- Challenge: Transcribe the stretch of entries below from the line with "What OpenSCAD source" through the line with "whole unit's box.", exactly and with both ends included; leave out all other lines.

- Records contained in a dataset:
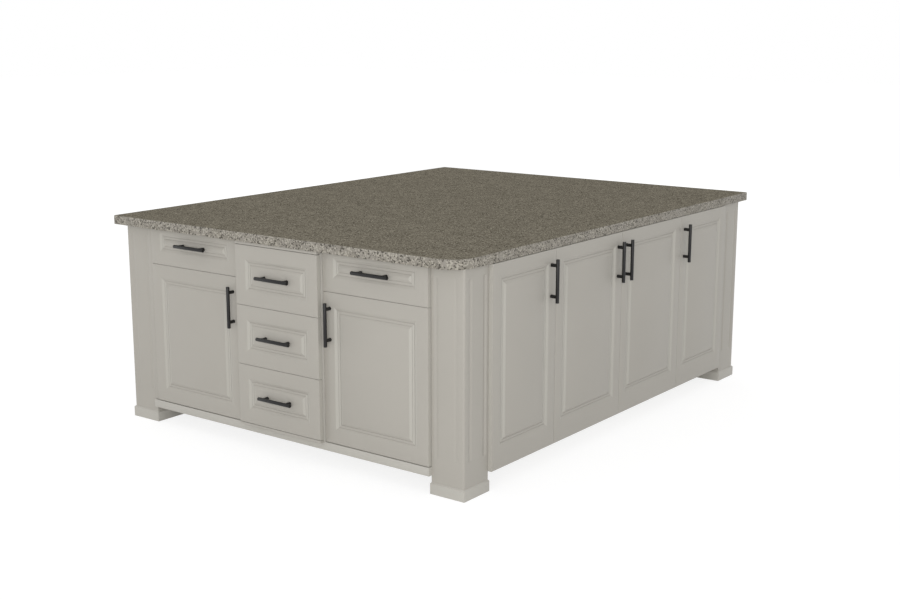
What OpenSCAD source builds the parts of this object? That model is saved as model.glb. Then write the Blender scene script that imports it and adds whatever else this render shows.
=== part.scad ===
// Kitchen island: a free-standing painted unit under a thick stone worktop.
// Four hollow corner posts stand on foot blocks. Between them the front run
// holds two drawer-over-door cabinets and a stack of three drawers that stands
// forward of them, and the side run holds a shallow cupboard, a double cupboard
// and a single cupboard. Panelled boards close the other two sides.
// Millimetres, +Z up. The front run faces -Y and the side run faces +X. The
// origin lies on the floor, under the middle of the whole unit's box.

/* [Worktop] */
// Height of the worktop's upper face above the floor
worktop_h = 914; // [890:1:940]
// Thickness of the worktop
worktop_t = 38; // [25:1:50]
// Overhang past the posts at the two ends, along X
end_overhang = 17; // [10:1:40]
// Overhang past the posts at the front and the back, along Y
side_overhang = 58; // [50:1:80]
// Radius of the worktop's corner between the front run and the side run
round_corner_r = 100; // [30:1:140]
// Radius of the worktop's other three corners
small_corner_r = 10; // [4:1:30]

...

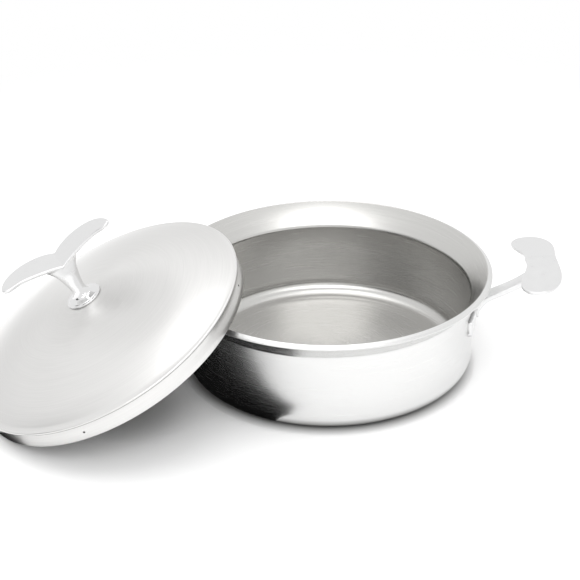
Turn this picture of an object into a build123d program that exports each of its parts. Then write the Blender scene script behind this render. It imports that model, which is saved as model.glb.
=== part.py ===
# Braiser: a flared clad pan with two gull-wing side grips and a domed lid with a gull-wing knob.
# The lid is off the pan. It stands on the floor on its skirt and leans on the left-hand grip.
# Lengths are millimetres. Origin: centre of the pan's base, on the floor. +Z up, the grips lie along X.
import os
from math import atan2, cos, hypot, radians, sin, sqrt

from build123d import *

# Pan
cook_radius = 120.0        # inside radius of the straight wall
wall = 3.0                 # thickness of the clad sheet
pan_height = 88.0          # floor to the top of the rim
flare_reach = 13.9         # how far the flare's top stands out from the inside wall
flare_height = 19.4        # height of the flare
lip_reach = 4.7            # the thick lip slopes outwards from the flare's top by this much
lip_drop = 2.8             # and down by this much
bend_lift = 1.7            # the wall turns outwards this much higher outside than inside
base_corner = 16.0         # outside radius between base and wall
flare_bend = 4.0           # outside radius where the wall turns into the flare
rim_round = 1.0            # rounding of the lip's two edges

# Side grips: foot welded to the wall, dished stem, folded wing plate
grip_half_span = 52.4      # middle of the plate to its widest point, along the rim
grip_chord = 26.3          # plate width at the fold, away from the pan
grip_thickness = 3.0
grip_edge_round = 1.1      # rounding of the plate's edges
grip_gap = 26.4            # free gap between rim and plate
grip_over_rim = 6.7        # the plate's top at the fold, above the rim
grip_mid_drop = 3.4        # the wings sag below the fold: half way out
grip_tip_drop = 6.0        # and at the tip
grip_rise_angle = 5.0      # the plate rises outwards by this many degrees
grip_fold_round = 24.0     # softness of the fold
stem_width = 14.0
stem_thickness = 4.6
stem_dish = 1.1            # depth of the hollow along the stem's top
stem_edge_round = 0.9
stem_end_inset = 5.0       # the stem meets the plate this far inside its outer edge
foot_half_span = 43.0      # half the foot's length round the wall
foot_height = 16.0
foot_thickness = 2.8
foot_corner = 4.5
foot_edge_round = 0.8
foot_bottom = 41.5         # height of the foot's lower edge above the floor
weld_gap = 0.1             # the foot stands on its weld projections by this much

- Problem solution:
What OpenSCAD source builds the parts of this object? That model is saved as model.glb. Then write the Blender scene script that imports it and adds whatever else this render shows.
=== part.scad ===
// Kitchen island: a free-standing painted unit under a thick stone worktop.
// Four hollow corner posts stand on foot blocks. Between them the front run
// holds two drawer-over-door cabinets and a stack of three drawers that stands
// forward of them, and the side run holds a shallow cupboard, a double cupboard
// and a single cupboard. Panelled boards close the other two sides.
// Millimetres, +Z up. The front run faces -Y and the side run faces +X. The
// origin lies on the floor, under the middle of the whole unit's box.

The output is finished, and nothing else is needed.